Genworth Benefits from Change in Canadian Law

Genworth Financial Inc. will earn an additional $80 million in fourth-quarter net income due to a change in a Canadian law. Image: ThinkStock

A change in Canadian law regarding mortgage insurance in that country will result in an additional $80 million in fourth-quarter net income for Genworth Financial Inc.

While Genworth MI Canada Inc. is separately traded on the Toronto Stock Exchange, Genworth Financial still owns a majority stake in the company.

On Jan. 1, 2013, the Protection of Residential Mortgage or Hypothecary Insurance Act comes into effect and it will establish a legislative framework that replaces the current guarantee agreement Genworth MI Canada has with the Canadian government.

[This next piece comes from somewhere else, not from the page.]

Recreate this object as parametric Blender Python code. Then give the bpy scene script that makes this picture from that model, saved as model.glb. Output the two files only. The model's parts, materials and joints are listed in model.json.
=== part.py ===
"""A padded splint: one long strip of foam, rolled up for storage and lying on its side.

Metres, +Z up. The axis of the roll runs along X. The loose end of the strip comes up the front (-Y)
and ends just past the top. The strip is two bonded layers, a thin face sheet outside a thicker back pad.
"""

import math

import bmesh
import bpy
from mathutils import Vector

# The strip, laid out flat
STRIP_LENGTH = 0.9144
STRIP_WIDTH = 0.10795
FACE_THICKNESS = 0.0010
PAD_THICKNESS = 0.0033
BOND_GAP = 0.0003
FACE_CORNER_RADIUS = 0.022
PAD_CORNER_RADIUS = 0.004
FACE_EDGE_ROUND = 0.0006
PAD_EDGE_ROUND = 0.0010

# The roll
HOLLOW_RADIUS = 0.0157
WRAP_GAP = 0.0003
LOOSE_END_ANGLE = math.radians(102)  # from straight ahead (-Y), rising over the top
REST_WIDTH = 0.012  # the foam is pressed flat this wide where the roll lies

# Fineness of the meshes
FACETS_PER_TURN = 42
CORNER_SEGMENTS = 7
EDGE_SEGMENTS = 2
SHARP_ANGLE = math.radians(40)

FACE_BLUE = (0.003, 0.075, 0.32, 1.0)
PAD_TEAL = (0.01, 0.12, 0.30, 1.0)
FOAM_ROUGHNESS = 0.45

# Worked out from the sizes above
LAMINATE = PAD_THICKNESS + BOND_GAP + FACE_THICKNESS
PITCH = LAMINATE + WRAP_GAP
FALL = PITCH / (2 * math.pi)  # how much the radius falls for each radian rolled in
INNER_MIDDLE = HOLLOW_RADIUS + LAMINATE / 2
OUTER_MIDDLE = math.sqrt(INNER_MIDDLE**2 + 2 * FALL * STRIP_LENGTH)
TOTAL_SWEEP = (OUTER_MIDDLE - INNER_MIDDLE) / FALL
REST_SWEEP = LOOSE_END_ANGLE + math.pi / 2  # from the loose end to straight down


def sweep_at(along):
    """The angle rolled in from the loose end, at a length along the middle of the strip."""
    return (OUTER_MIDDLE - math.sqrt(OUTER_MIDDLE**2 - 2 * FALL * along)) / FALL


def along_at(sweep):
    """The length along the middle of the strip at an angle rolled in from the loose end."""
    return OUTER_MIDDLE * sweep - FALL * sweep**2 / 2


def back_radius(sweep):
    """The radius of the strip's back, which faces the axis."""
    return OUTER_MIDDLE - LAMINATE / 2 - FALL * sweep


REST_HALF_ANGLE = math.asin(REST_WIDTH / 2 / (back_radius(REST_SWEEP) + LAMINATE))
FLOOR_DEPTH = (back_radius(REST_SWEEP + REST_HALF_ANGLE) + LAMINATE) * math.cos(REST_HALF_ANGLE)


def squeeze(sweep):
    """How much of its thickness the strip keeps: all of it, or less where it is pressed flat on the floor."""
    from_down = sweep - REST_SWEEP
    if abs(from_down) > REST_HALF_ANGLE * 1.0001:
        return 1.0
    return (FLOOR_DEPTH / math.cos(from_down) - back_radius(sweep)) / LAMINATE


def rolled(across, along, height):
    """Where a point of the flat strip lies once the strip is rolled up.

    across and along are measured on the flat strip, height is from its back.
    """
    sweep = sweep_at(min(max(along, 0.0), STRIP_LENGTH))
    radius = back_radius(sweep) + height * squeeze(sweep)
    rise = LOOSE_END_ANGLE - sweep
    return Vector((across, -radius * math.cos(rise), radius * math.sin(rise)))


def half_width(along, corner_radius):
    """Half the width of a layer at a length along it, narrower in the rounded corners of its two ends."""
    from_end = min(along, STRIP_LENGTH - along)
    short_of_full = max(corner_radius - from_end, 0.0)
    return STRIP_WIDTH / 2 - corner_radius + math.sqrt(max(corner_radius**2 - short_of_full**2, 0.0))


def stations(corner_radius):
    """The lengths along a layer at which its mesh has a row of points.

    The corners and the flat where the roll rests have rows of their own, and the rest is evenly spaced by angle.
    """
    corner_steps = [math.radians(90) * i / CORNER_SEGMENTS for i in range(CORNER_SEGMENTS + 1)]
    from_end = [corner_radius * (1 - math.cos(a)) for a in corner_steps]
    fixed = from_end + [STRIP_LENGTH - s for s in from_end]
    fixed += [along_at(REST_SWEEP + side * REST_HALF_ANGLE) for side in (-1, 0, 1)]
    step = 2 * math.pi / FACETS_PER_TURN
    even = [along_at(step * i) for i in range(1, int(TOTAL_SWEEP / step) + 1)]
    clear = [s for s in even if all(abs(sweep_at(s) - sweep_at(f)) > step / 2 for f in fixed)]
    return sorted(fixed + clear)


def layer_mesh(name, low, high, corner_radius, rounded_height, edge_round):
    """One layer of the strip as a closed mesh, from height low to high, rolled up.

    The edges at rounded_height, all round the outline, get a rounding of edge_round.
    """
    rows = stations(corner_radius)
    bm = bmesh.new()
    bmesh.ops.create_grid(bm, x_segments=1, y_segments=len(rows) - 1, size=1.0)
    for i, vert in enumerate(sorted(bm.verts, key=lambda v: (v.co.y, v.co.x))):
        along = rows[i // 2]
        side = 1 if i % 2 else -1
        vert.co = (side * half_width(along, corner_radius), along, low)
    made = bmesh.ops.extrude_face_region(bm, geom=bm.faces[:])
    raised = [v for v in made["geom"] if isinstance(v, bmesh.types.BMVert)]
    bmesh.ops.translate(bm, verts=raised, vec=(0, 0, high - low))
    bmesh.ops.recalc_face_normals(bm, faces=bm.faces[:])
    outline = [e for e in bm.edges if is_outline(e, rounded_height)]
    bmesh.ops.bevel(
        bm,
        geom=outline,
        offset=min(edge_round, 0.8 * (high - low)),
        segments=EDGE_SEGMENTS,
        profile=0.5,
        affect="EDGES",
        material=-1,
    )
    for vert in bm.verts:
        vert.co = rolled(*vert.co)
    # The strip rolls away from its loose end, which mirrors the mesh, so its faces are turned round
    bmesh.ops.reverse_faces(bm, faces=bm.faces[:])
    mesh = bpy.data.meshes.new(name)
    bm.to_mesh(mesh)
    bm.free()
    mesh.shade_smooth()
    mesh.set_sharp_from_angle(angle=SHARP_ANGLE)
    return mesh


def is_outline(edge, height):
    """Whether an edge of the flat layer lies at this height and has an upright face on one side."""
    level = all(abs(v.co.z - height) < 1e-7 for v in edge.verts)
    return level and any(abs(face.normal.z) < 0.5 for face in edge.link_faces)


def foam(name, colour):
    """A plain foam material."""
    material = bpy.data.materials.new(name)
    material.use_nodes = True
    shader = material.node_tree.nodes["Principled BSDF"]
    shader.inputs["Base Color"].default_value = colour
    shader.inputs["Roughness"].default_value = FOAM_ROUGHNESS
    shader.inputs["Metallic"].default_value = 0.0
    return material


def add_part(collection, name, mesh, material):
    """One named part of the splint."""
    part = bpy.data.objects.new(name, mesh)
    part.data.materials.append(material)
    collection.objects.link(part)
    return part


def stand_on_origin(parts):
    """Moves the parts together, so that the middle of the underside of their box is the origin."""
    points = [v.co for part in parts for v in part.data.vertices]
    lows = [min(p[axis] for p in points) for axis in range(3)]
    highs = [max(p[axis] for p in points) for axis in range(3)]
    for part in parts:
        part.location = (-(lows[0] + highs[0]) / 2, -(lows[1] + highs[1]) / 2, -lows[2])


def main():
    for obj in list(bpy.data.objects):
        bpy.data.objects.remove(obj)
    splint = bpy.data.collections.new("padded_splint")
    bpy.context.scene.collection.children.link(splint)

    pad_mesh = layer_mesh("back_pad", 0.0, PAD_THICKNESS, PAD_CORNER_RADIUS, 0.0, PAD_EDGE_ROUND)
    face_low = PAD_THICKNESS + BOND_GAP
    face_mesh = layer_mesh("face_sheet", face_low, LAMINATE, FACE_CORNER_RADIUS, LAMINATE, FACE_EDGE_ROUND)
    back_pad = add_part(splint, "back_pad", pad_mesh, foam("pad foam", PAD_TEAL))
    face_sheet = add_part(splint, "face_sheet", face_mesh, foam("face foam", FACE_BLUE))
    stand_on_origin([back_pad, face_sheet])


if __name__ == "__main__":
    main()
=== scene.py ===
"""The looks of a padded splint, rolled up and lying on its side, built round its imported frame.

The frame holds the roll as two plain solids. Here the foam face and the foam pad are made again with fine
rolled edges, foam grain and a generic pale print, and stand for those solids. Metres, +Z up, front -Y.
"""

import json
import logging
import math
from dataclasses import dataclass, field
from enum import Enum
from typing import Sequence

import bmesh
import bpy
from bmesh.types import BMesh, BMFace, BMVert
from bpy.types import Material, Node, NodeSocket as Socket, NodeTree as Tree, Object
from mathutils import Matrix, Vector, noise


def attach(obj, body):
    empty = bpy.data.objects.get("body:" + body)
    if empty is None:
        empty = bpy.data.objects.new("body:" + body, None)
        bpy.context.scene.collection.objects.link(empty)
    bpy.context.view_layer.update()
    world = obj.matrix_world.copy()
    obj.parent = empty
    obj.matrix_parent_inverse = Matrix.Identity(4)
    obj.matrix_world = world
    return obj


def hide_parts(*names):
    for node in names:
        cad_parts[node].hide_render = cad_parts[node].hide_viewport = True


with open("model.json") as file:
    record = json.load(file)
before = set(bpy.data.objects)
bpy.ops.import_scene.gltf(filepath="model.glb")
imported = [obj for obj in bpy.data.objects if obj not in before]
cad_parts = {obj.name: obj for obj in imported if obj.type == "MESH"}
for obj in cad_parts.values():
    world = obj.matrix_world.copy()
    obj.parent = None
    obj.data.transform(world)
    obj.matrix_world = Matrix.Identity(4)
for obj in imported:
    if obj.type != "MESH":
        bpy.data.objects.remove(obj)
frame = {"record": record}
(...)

Currently Genworth contributes an amount equal to 10.5% of gross premiums written to a trust fund and pays a risk premium to the government. On Sept. 30, 2012, the trust fund held approximately C$980 million ($990.5 million).

As a result of PRMHIA, the trust fund is being eliminated. The 4Q12 gain for Genworth Financial is from the reversal of the accrued liability for exit fees. The U.S.-based parent’s portion of the exit fee accrual through the end of the third quarter is approximately $8 million. There are no other significant impacts expected on GAAP results or statutory capital in the U.S.

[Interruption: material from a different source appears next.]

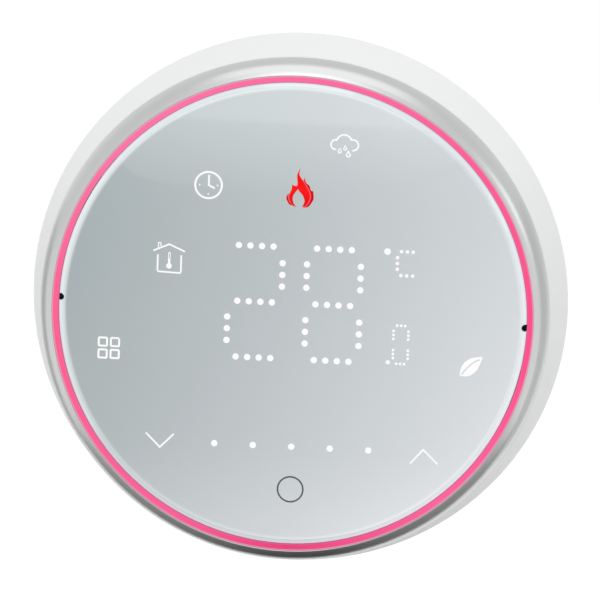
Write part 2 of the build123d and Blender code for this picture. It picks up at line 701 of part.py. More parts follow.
with BuildPart() as varistor:
    with BuildSketch(Plane.YZ.offset(-14.5)):
        with Locations((-POWER_FRONT - 5.6, VARISTOR_Z)):
            Circle(4.2)
    extrude(amount=3.6)
    fillet(varistor.edges().filter_by(GeomType.CIRCLE), 1.2)
    with BuildSketch(at(POWER_FRONT)):
        with Locations((-13.2, VARISTOR_Z - 2.4), (-12.2, VARISTOR_Z + 2.4)):
            Circle(0.35)
    extrude(amount=3.6)
varistor.part.label = "varistor"

with BuildPart() as fuse:
    with BuildSketch(Plane.YZ.offset(-14.9)):
        with Locations((-POWER_FRONT - 2.6, FUSE_Z)):
            Circle(2.0)
    extrude(amount=12.0)
    with BuildSketch(Plane.YZ.offset(-15.2)):
        with Locations((-POWER_FRONT - 2.6, FUSE_Z)):
            Circle(2.2)
    extrude(amount=3.0)
    with BuildSketch(Plane.YZ.offset(-5.6)):
        with Locations((-POWER_FRONT - 2.6, FUSE_Z)):
            Circle(2.2)
    extrude(amount=3.0)
fuse.part.label = "fuse"

with BuildPart() as rectifier:
    with BuildSketch(at(POWER_FRONT + 0.2)):
        with Locations(RECTIFIER):
            Rectangle(4.0, 6.2)
    extrude(amount=2.2)
    chamfer(rectifier.faces().sort_by(Axis.Y)[0].edges(), 0.25)
    with BuildSketch(at(POWER_FRONT)):
        with Locations(RECTIFIER):
            with GridLocations(4.8, 3.0, 2, 2):
                Rectangle(1.4, 1.0)
    extrude(amount=0.5)
rectifier.part.label = "rectifier"

with BuildPart() as pin_guides:
    for depth in (POWER_FRONT, -3.0):
        with BuildSketch(at(depth)):
            with Locations(HEADER):
                RectangleRounded(10.2, 5.1, 0.4)
                with GridLocations(PIN_STEP, PIN_STEP, 4, 2):
                    Rectangle(PIN_SIDE, PIN_SIDE, mode=Mode.SUBTRACT)
        extrude(amount=2.5)
pin_guides.part.label = "pin_guides"

with BuildPart() as header_pins:
    with BuildSketch(at(POWER_REAR - 1.2)):
        with Locations(HEADER):
            with GridLocations(PIN_STEP, PIN_STEP, 4, 2):
                Rectangle(PIN_SIDE, PIN_SIDE)
    extrude(amount=9.2 - POWER_REAR + 1.2)
header_pins.part.label = "header_pins"

# ---- Relay: coil, frame, fixed contact and a hinged armature -----------------------------------------------
relay_x, relay_z = RELAY


def relay_at(w):
    return at(POWER_FRONT + w)


with BuildPart() as relay_base:
    with BuildSketch(relay_at(0)):
        with Locations(RELAY):
            RectangleRounded(RELAY_WIDTH - 1.4, RELAY_LENGTH - 1.4, 0.6)
    extrude(amount=1.4)
relay_base.part.label = "relay_base"

with BuildPart() as relay_cover:
    with BuildSketch(relay_at(0)):
        with Locations(RELAY):
            RectangleRounded(RELAY_WIDTH, RELAY_LENGTH, 1.0)
    extrude(amount=RELAY_HEIGHT)
    chamfer(relay_cover.faces().sort_by(Axis.Y)[0].edges(), 0.5)
    with BuildSketch(relay_at(0)):
        with Locations(RELAY):
            RectangleRounded(RELAY_WIDTH - 1.3, RELAY_LENGTH - 1.3, 0.6)
    extrude(amount=RELAY_HEIGHT - 0.7, mode=Mode.SUBTRACT)
relay_cover.part.label = "relay_cover"

with BuildPart() as relay_coil:
    with Locations(relay_at(2.2) * Location((relay_x, relay_z - 3.5, 0))):
        Cylinder(4.9, 0.7, align=(Align.CENTER, Align.CENTER, Align.MIN))
        Cylinder(4.5, 8.6, align=(Align.CENTER, Align.CENTER, Align.MIN))
    with Locations(relay_at(10.1) * Location((relay_x, relay_z - 3.5, 0))):
        Cylinder(4.9, 0.7, align=(Align.CENTER, Align.CENTER, Align.MIN))
    with Locations(relay_at(1.4) * Location((relay_x, relay_z - 3.5, 0))):
        Cylinder(1.4, 10.2, align=(Align.CENTER, Align.CENTER, Align.MIN))
relay_coil.part.label = "relay_coil"

with BuildPart() as relay_frame:
    with BuildSketch(relay_at(1.4)):
        with Locations((relay_x, relay_z - 0.9)):
            Rectangle(8.0, 10.2)
        with Locations((relay_x, relay_z - 3.5)):
            Circle(1.45, mode=Mode.SUBTRACT)
    extrude(amount=0.75)
    with BuildSketch(relay_at(1.4)):
        with Locations((relay_x, relay_z + ARMATURE_PIVOT_V - 0.6)):
            Rectangle(8.0, 1.1)
    extrude(amount=10.1)
relay_frame.part.label = "relay_frame"

with BuildPart() as relay_armature:
    with BuildSketch(relay_at(ARMATURE_PIVOT_W + 0.2)):
        with Locations((relay_x, relay_z - 1.3)):
            RectangleRounded(8.6, 10.0, 0.6)
    extrude(amount=1.0)
    with BuildSketch(relay_at(ARMATURE_PIVOT_W + 0.2)):
        with Locations((relay_x, relay_z + 4.5)):
            Rectangle(5.0, 1.8)
    extrude(amount=0.5)
    with BuildSketch(relay_at(3.8)):
        with Locations((relay_x, relay_z + 5.2)):
            Rectangle(5.0, 0.4)
    extrude(amount=8.6)
    with Locations(Location((relay_x, -POWER_FRONT - 5.2, relay_z + 5.4))):
        Cylinder(1.2, 0.5, align=(Align.CENTER, Align.CENTER, Align.MIN))
relay_armature.part.label = "relay_armature"

with BuildPart() as relay_contact:
    with BuildSketch(relay_at(1.4)):
        with Locations((relay_x, relay_z + 7.3)):
            Rectangle(5.0, 0.6)
    extrude(amount=5.6)
    with Locations(Location((relay_x, -POWER_FRONT - 5.2, relay_z + 7.0))):
        Cylinder(1.2, 0.6, align=(Align.CENTER, Align.CENTER, Align.MAX))
relay_contact.part.label = "relay_contact"

# ---- Screw terminals: rising clamps on captive screws. Four turns of the 0.5 mm pitch lift a clamp 2 mm. ---
CLAMP_WIDTH = 4.6
CLAMP_DEEP = 6.0            # along Z
CLAMP_LOW = 0.5             # open clamp: underside of its lower bar
CLAMP_HIGH = 6.4            # open clamp: top of its threaded bar


def block_at(h):
    return at(SHELF_REAR - h)


with BuildPart() as terminal_block:
    with BuildSketch(block_at(BLOCK_HEIGHT)):
        with Locations((0, SCREW_Z)):
            Rectangle(POLES * POLE_STEP, BLOCK_HIGH_Z - BLOCK_LOW_Z)
    extrude(amount=BLOCK_HEIGHT)
    rear_rim = terminal_block.faces().sort_by(Axis.Y)[-1].edges()
    chamfer(rear_rim, 0.5)
    # chamber of each clamp, open towards the shelf, with a channel for the tag's leg
    with BuildSketch(block_at(CHAMBER_TOP)):
        with Locations(*[(x, SCREW_Z) for x in POLE_X]):
            Rectangle(CLAMP_WIDTH + 0.5, CLAMP_DEEP + 0.5)
    extrude(amount=CHAMBER_TOP, mode=Mode.SUBTRACT)
    with BuildSketch(block_at(4.4)):
        with Locations(*[(x, TAG_LEG_Z - 0.1) for x in POLE_X]):
            Rectangle(2.9, 1.0)
    extrude(amount=4.4, mode=Mode.SUBTRACT)
    # wells for the screw heads, and a hole through the ledge under each
    with BuildSketch(block_at(BLOCK_HEIGHT)):
        with Locations(*[(x, SCREW_Z) for x in POLE_X]):
            Circle(2.3)
    extrude(amount=BLOCK_HEIGHT - LEDGE_TOP, mode=Mode.SUBTRACT)
    with BuildSketch(block_at(LEDGE_TOP)):
        with Locations(*[(x, SCREW_Z) for x in POLE_X]):
            Circle(1.8)
    extrude(amount=LEDGE_TOP - CHAMBER_TOP, mode=Mode.SUBTRACT)
    # wire entries, looking down
    with BuildSketch(Plane.XY.offset(BLOCK_LOW_Z)):
        with Locations(*[(x, -SHELF_REAR + 2.45) for x in POLE_X]):
            RectangleRounded(3.4, 2.6, 1.0)
    extrude(amount=3.0, mode=Mode.SUBTRACT)
terminal_block.part.label = "terminal_block"

with BuildPart() as terminal_tags:
    # blade under the screw's tip
    with BuildSketch(block_at(4.2)):
        with Locations(*[(x, SCREW_Z + 0.45) for x in POLE_X]):
            Rectangle(2.6, 7.1)
    extrude(amount=0.6)
    # leg down to the shelf, and its pin through shelf and board
    with BuildSketch(block_at(4.2)):
        with Locations(*[(x, TAG_LEG_Z) for x in POLE_X]):
            Rectangle(2.6, 0.6)
    extrude(amount=4.2)
    with BuildSketch(block_at(0.1)):
        with Locations(*[(x, TAG_LEG_Z) for x in POLE_X]):
            Rectangle(1.2, 0.6)
    extrude(amount=POWER_FRONT + 1.0 - SHELF_REAR + 0.1)
terminal_tags.part.label = "terminal_tags"

terminal_screws = []
terminal_clamps = []
for number, x in enumerate(POLE_X, start=1):
    with BuildPart() as screw:
        with BuildSketch(block_at(HEAD_TOP)):
            with Locations((x, SCREW_Z)):
                Circle(2.0)
        extrude(amount=HEAD_TOP - HEAD_SEAT)
        chamfer(screw.faces().sort_by(Axis.Y)[-1].edges(), 0.25)
        with BuildSketch(block_at(HEAD_TOP)):
            with Locations((x, SCREW_Z)):
                Rectangle(4.2, 0.7)
        extrude(amount=0.65, mode=Mode.SUBTRACT)
        with BuildSketch(block_at(HEAD_SEAT)):
            with Locations((x, SCREW_Z)):
                Circle(1.5)
        extrude(amount=HEAD_SEAT - SCREW_TIP)
        chamfer(screw.faces().sort_by(Axis.Y)[0].edges(), 0.3)
    screw.part.label = f"terminal_screw_{number}"
    terminal_screws.append(screw.part)

    with BuildPart() as clamp:
        with BuildSketch(block_at(CLAMP_HIGH)):
            with Locations((x, SCREW_Z)):
                RectangleRounded(CLAMP_WIDTH, CLAMP_DEEP, 0.3)
        extrude(amount=CLAMP_HIGH - CLAMP_LOW)
        with BuildSketch(block_at(5.2)):
            with Locations((x, SCREW_Z)):
                Rectangle(3.2, CLAMP_DEEP + 1)
        extrude(amount=3.9, mode=Mode.SUBTRACT)
        with BuildSketch(block_at(CLAMP_HIGH)):
            with Locations((x, SCREW_Z)):
                Circle(1.56)
        extrude(amount=1.2, mode=Mode.SUBTRACT)
    clamp.part.label = f"terminal_clamp_{number}"
    terminal_clamps.append(clamp.part)

# ---- Files -------------------------------------------------------------------------------------------------
solids = [
    glass_panel.part, light_ring.part, bezel_ring.part, front_shell.part, display_mask.part,
    diffuser_film.part, glass_adhesive.part, display_board.part, ring_leds.part, display_leds.part,
    touch_springs.part, wifi_module.part, control_chip.part, buzzer.part, temperature_sensor.part,
    board_socket.part, rear_cover.part, cover_screws, board_screws,
    wall_plate.part, power_box.part, plate_screws, power_board.part, power_board_screws,
    transformer_core.part, transformer_winding.part, main_capacitor.part, filter_capacitor.part,
    varistor.part, fuse.part, rectifier.part, pin_guides.part, header_pins.part,
    relay_base.part, relay_cover.part, relay_coil.part, relay_frame.part, relay_armature.part,
    relay_contact.part, terminal_block.part, terminal_tags.part, *terminal_screws, *terminal_clamps,
]
os.makedirs("parts", exist_ok=True)
for solid in solids:
    export_step(solid, f"parts/{solid.label}.step")
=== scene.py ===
import json
from math import atan2, cos, degrees, pi, radians, sin

import bpy
from mathutils import Matrix, Vector


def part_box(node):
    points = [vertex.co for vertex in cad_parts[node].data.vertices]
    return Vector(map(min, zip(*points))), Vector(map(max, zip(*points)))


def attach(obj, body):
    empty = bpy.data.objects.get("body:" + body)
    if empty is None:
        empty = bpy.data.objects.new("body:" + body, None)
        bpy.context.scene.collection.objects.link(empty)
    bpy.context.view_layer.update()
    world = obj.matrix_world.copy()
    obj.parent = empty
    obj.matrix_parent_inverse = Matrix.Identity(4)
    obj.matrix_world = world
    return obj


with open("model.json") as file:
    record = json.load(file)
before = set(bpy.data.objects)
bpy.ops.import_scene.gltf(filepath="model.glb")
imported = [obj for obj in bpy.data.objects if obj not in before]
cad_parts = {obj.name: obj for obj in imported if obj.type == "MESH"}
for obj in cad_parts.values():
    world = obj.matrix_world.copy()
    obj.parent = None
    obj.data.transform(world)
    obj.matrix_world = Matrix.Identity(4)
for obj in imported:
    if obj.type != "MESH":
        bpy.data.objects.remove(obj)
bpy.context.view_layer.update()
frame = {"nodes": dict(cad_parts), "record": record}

# Lengths on the object are in millimetres, and the floor, cards and lamps are placed in metres. Depths are
# counted from the wall towards the room, so y = -depth.
MM = 0.001
GLASS_FRONT = -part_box("glass_panel")[0].y / MM

# Centres of the legends, measured from the centre of the glass. LEGEND_LIFT raises every one of them.
TENS_X = -6.85
UNITS_X = 7.15
DIGIT_Z = 1.75
UNIT_LETTER = (20.2, 9.88)
UNIT_DEGREE = (16.65, 11.95)
SMALL_DIGIT = (19.5, -4.87)
SMALL_POINT = (17.3, -8.15)
SLIDER_X = 0.5
SLIDER_Z = -24.35
SLIDER_STEP = 6.9
KEY_MENU = (-32.7, -7.9)
KEY_POWER = (0.54, -32.09)
ICON_CLOCK = (-15.7, 22.5)
ICON_FLAME = (0.75, 22.62)
ICON_CLOUD = (8.45, 30.8)
ICON_HOUSE = (-22.3, 8.8)
ICON_LEAF = (32.2, -8.22)
LEGEND_LIFT = 0.18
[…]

This past summer, Genworth Financial provided capital support to its U.S. MI business by using a portion of its stock holdings in Genworth MI Canada for funds. At the time, those shares had an estimated market value of $375 million.

For the Canadian business, Brian Hurley, chairman and chief executive of Genworth MI Canada, said the move will strengthen its claims-paying ability by approximately C$675 million ($683.2 million) and will result in a one-time increase in its net book value. The Canadian company should end up with a stronger balance sheet and improved claims-paying ability because of PRMHIA.